Everything from the first line to the line containing "const flareRadius = 67;" is to be repeated exactly; nothing past it.
==== Supplied data
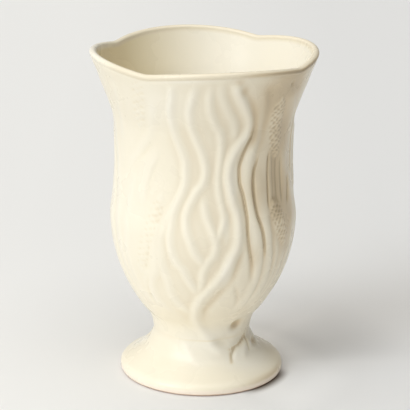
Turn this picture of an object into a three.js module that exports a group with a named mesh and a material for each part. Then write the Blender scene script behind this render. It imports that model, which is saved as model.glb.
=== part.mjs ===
// A glazed earthenware vase on a hollow pedestal foot, with a lobed rim and a
// relief of reeds and seed ears. Millimetres, +Z up, the origin under the foot.
// Angles are in degrees round the vase: 0 faces the viewer (-Y), 90 faces +X.

import * as THREE from 'three';

// Heights, from the table up; they add up to the height of the rim's lobes
const footRise = 26;
const bowlRise = 74;
const shoulderRise = 42;
const flareRise = 58;
const vaseHeight = footRise + bowlRise + shoulderRise + flareRise;

// Outer radii where the outline turns
const footRadius = 49.5;
const waistRadius = 29.2;
const bellyRadius = 55.6;
const neckRadius = 52.6;
const flareRadius = 67;

// Walls
const bowlWall = 3.5;
const bowlFloor = 4.6;
const floorCorner = 4;
const footWall = 4.8;
const contactWidth = 4.4;
const footBevel = 2.2;
const footUndercut = 2.2;

// The slip seam at the waist
const seamLift = 1;
const seamThickness = 1.2;

// The rim: four lobes with a dip between them, and a rolled lip
const rimDip = 4.7;
const rimPinch = 2.2;
const pinchReach = 30;
const lipWidth = 4.1;
const lipDepth = 3.6;
const lipHeight = 4;
const lipInset = 0.45;
const lipSwell = 0.8;
const swellReach = 9;
const lipThinning = 0.5;
const thinningReach = 12;
const dipAngle = 58.7;
const lobeCount = 4;
const dipShapeShare = 0.74;
const pinchShapeShare = 0.45;
const dipRoundingShare = 0.1;

// The relief's sizes
const strandRise = 0.8;
const strandWidth = 4.3;
const bandRise = 1.35;
const bandWidth = 5;
const bladeRise = 0.75;
const bladeWidth = 5.6;
const grooveDepth = 0.9;
const grooveWidth = 2;
const shadeDepth = 0.7;
const shadeWidth = 5;
const ribDepth = 0.8;
const ribWidth = 2.6;
const rootRise = 1.6;
const rootWidth = 5.6;
const gougeDepth = 0.9;
const gougeWidth = 4;
const earRise = 0.7;
const earWidth = 7.5;
const dimpleDepth = 2.5;
const reliefFade = 5;
const endFade = 12;
const rootFade = 5;

// The relief comes twice round the vase, once on each half of the mould
const reliefRepeat = 180;
// How sharply lines that meet keep to the higher one
const mergePower = 3;
// How much narrower than a hump a crest and a swell are
const crestSharpness = 6;
const swellSharpness = 2;

// Faces
const outerColumns = 144;
const innerColumns = 48;
const bowlRows = 27;
const snapShare = 0.4;

// Outline points. First the share of the stretch's height, then the share of
// the way from the smaller radius of the stretch to its larger one.
const footOutlineShares = [
  [0, 0.985], [0.085, 1], [0.17, 0.992], [0.25, 0.92], [0.345, 0.73], [0.425, 0.565],
  [0.615, 0.256], [0.81, 0.1],
];
const bowlOutlineShares = [
  [0, 0], [0.068, 0.025], [0.149, 0.1], [0.243, 0.302], [0.365, 0.518], [0.5, 0.707],
  [0.662, 0.868], [0.838, 0.968],
];
const shoulderOutlineShares = [[0, 1], [0.286, 0.55], [0.571, 0.24], [0.857, 0.01]];
const flareOutlineShares = [
  [0, 0], [0.103, 0.004], [0.31, 0.073], [0.517, 0.325], [0.724, 0.649], [1, 1],
];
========
→ Result of the exercise
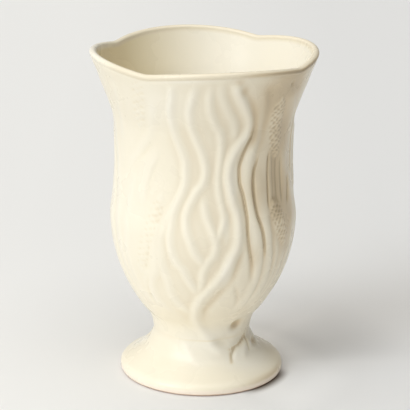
Turn this picture of an object into a three.js module that exports a group with a named mesh and a material for each part. Then write the Blender scene script behind this render. It imports that model, which is saved as model.glb.
=== part.mjs ===
// A glazed earthenware vase on a hollow pedestal foot, with a lobed rim and a
// relief of reeds and seed ears. Millimetres, +Z up, the origin under the foot.
// Angles are in degrees round the vase: 0 faces the viewer (-Y), 90 faces +X.

import * as THREE from 'three';

// Heights, from the table up; they add up to the height of the rim's lobes
const footRise = 26;
const bowlRise = 74;
const shoulderRise = 42;
const flareRise = 58;
const vaseHeight = footRise + bowlRise + shoulderRise + flareRise;

// Outer radii where the outline turns
const footRadius = 49.5;
const waistRadius = 29.2;
const bellyRadius = 55.6;
const neckRadius = 52.6;
const flareRadius = 67;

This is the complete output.